The usual scope resistance is 1 M\Omega. It may come as a surprise that such a resistance is treated here as a short. However, the voltage given by (7) is proportional to the frequency, so the value of acceptable resistance depends on the frequency. As the frequency is raised to the point where the voltage of the probe does begin to influence the field distribution, some of the field lines that originally terminated on the electrode are diverted to the grounded part of the plane. Also, charges of opposite polarity are induced on the other side of the probe. The result is an output signal that no longer increases with frequency. A frequency response of the probe voltage that does not increase linearly with frequency is therefore telltale evidence that the resistance is too large or the frequency too high. In the demonstration, where "desk-top" dimensions are typical, the frequency response is linear to about 100 Hz with a scope resistance of 1 M\Omega.
As the frequency is raised, the system becomes one with two excitations contributing to the potential distribution. The multiple terminal-pair systems treated in Sec. 5.1 start to model the full frequency response of the probe.
Symmetry also motivates the use of image charges to satisfy boundary conditions on more than one planar surface. In Fig. 4.7.3, the objective is to find the field of the point charge in the first quadrant with the planes x = 0 and y = 0 at zero potential. One image charge gives rise to a field that satisfies one of the boundary conditions. The second is satisfied by introducing an image for the pair of charges.
Once an image or a system of images has been found for a point charge, the same principle of images can be used for a continuous charge distribution.

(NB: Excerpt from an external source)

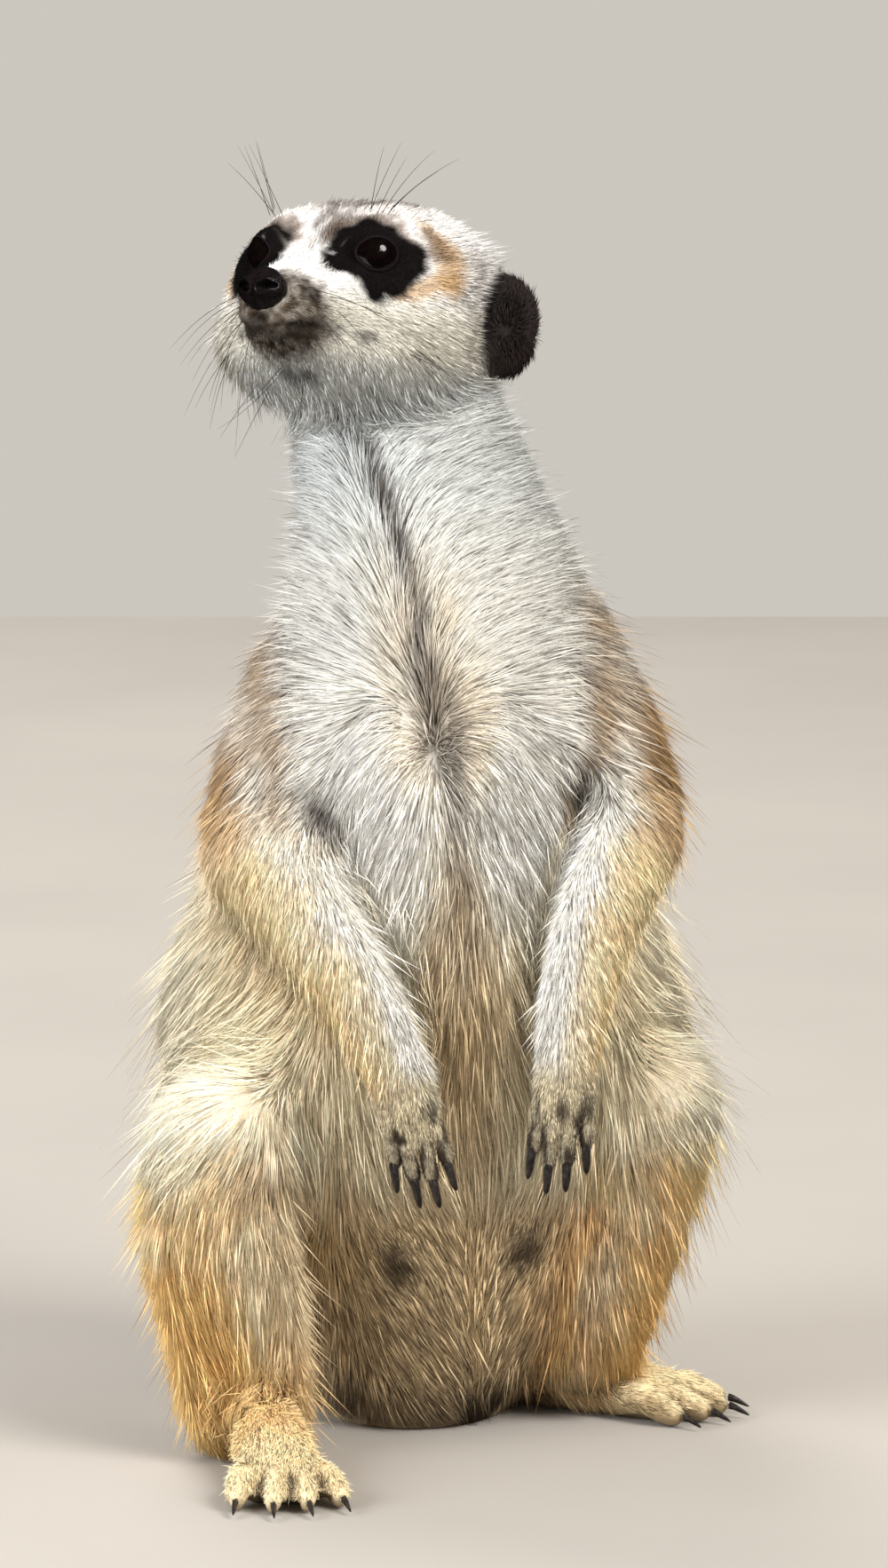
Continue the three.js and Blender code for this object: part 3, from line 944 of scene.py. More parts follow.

The charge density distributions have density distributions of image charges, and the total field is again found using the superposition integral.
Even where symmetry is not involved, charges located outside the region of interest to produce fields that satisfy boundary conditions are often referred to as image charges. Thus, the charge Q1 located within the spherical electrode of Example 4.6.4 can be regarded as the image of q.